(GOAL OF THE EXERCISE) Copy every line of the records below where the word "follow" occurs.

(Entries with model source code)
--------

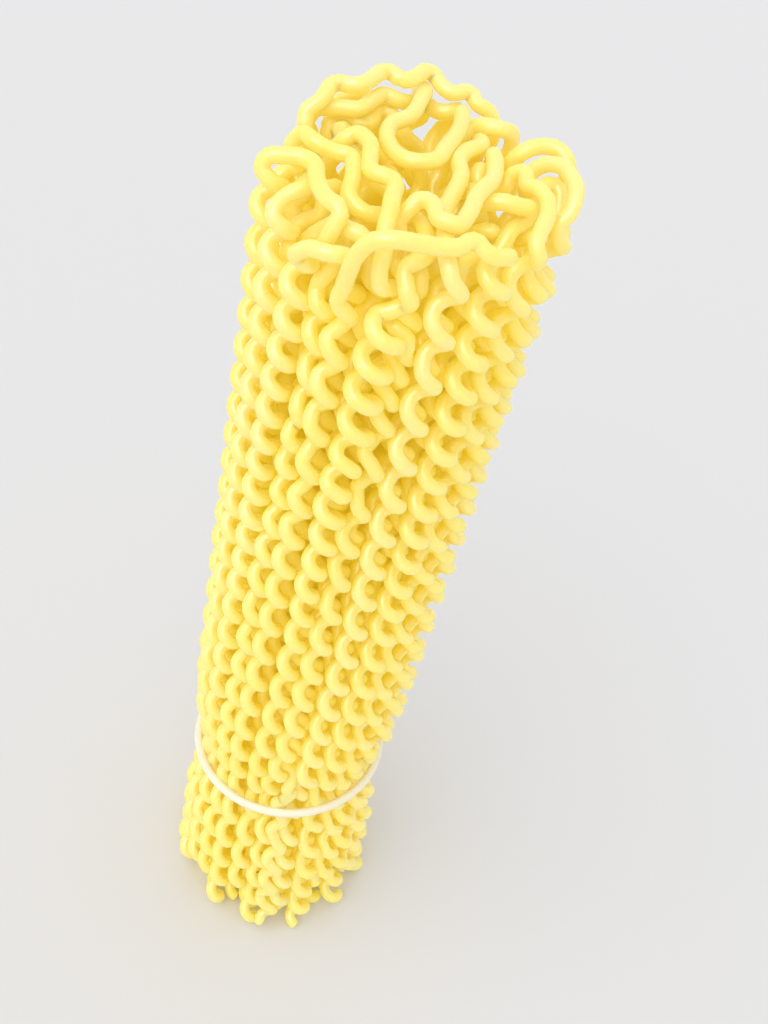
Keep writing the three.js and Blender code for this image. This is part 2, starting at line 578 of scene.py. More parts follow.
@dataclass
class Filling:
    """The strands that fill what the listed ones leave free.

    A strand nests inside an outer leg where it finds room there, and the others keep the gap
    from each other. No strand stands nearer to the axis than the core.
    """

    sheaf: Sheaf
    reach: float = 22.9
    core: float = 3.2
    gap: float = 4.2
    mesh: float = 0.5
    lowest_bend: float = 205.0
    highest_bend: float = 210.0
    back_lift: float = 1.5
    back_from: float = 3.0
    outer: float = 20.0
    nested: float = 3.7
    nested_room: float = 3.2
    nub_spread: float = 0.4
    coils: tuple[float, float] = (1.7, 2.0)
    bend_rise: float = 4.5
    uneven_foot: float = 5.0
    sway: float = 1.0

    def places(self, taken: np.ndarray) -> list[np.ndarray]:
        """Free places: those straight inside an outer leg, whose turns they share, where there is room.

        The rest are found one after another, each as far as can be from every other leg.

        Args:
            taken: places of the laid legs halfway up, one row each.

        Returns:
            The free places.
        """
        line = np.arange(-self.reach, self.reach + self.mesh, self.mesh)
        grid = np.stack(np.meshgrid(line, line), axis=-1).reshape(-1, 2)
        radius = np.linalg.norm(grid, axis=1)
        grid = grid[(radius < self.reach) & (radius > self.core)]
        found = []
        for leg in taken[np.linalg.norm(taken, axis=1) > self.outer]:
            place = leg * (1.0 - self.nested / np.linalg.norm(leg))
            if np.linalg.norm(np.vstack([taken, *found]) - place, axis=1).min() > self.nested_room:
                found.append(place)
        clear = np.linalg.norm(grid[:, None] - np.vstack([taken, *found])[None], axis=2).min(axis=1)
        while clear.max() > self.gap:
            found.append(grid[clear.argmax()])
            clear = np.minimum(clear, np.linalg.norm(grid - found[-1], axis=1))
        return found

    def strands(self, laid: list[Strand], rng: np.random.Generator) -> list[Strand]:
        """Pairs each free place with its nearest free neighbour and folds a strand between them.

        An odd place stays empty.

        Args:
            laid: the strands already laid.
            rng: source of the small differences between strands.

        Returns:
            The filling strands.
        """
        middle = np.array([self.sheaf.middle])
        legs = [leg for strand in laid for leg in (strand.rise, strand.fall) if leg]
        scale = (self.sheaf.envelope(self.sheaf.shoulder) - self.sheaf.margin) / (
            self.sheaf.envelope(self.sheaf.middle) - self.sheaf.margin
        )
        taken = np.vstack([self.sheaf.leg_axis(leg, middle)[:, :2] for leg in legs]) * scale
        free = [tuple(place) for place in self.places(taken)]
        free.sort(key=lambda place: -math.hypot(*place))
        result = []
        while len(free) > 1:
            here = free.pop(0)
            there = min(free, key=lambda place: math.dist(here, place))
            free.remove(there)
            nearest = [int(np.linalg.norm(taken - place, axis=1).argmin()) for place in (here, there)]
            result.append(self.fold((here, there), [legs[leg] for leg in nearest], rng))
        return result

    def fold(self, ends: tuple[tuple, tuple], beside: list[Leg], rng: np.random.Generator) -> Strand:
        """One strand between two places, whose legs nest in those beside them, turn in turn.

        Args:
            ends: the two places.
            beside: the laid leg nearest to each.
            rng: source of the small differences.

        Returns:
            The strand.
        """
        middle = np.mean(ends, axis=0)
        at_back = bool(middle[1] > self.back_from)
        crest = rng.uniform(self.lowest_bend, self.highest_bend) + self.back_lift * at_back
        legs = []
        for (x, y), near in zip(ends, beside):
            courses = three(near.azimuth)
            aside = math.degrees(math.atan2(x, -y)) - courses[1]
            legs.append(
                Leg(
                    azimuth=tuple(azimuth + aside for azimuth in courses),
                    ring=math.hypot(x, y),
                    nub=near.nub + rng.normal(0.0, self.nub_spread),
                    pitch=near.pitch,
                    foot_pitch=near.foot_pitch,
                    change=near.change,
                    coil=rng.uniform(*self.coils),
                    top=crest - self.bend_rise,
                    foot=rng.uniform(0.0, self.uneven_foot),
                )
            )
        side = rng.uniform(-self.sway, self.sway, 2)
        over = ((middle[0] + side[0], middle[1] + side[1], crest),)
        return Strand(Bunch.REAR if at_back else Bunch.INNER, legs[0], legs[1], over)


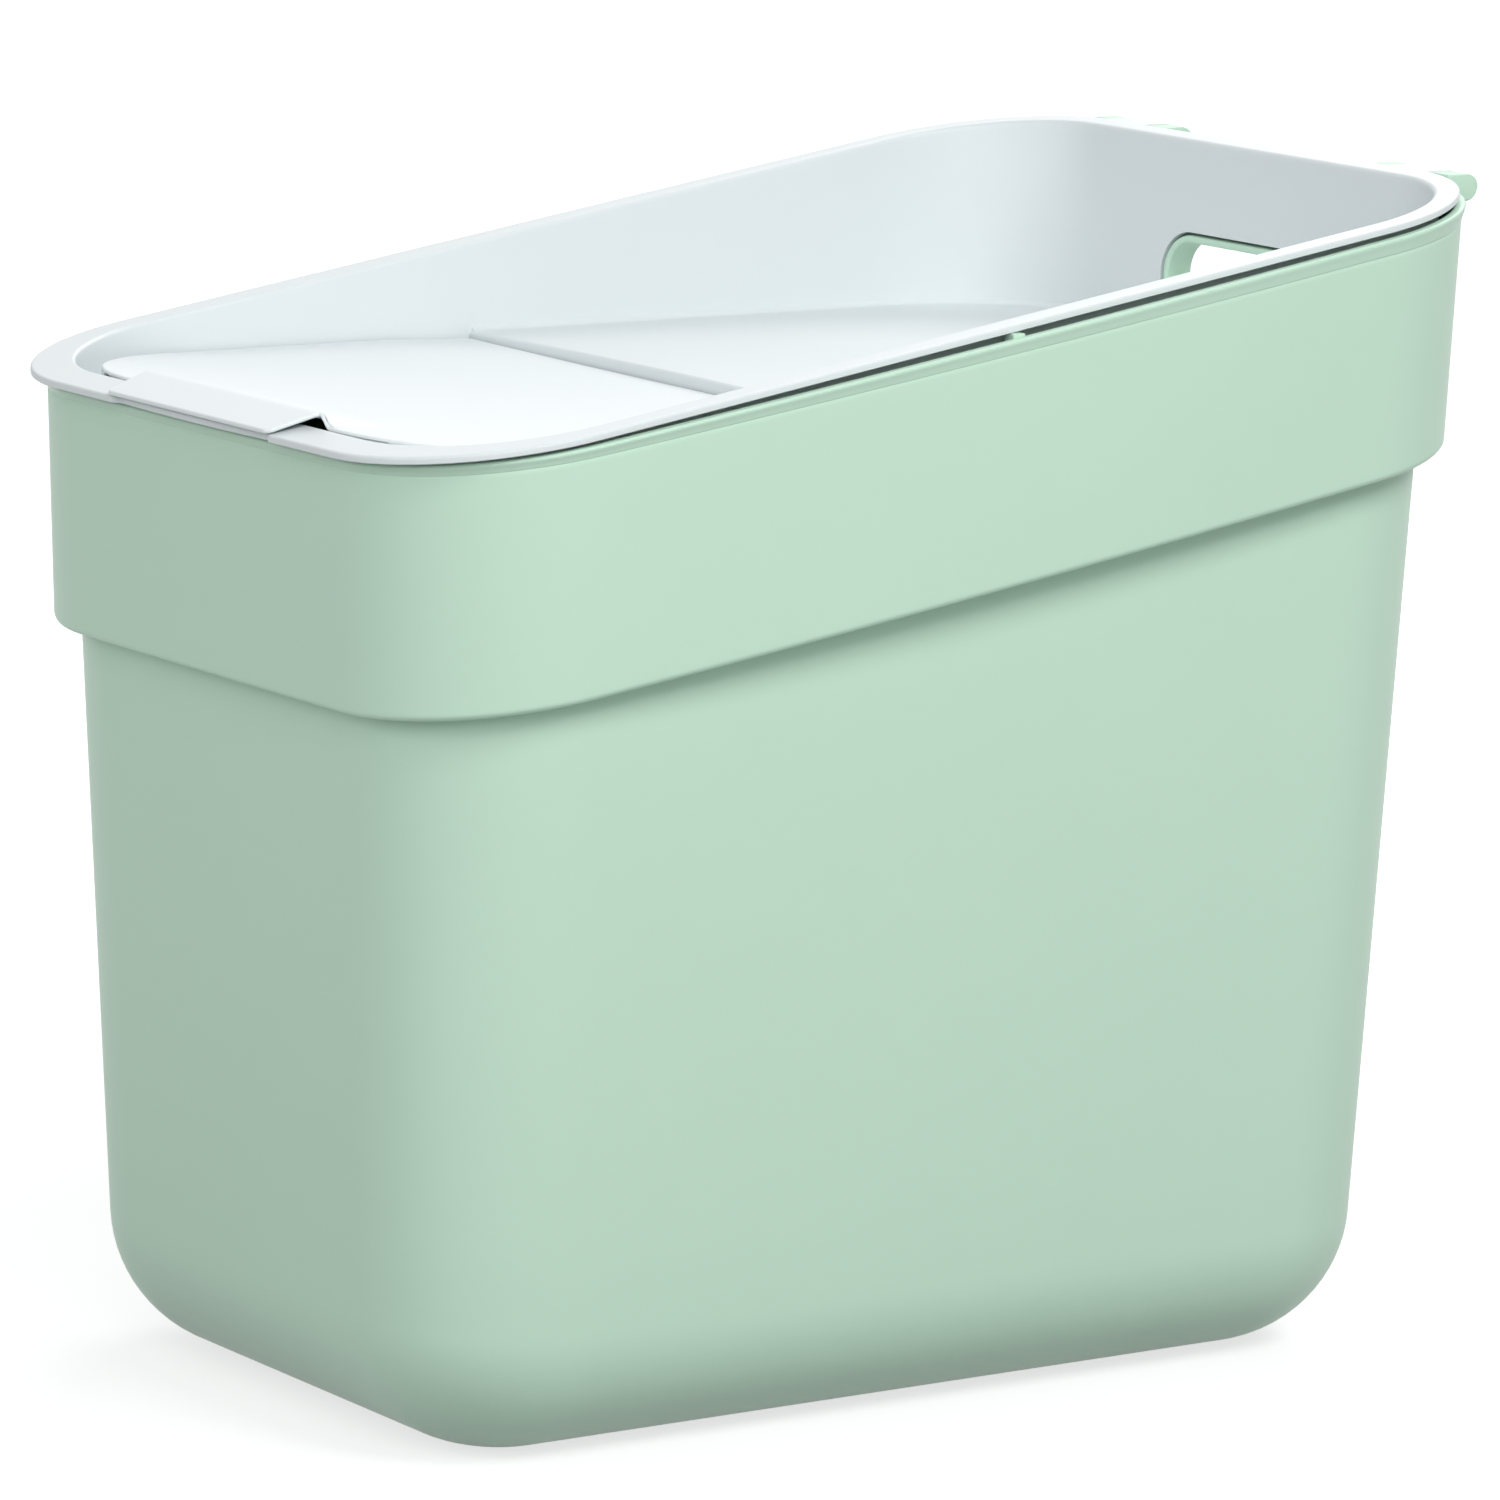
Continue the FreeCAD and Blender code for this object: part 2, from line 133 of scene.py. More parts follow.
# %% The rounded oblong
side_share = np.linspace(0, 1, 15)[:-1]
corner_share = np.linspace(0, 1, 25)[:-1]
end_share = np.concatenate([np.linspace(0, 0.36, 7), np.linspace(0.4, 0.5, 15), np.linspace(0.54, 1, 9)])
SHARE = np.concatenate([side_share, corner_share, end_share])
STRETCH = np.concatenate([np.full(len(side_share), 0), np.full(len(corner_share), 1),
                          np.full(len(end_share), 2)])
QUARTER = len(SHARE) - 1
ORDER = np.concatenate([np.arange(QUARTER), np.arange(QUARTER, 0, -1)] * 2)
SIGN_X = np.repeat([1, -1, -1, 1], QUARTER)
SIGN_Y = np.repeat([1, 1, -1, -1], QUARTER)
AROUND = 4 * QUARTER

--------

(RESPONSE FOR THIS EXERCISE)
Keep writing the three.js and Blender code for this image. This is part 2, starting at line 578 of scene.py. More parts follow.
Continue the FreeCAD and Blender code for this object: part 2, from line 133 of scene.py. More parts follow.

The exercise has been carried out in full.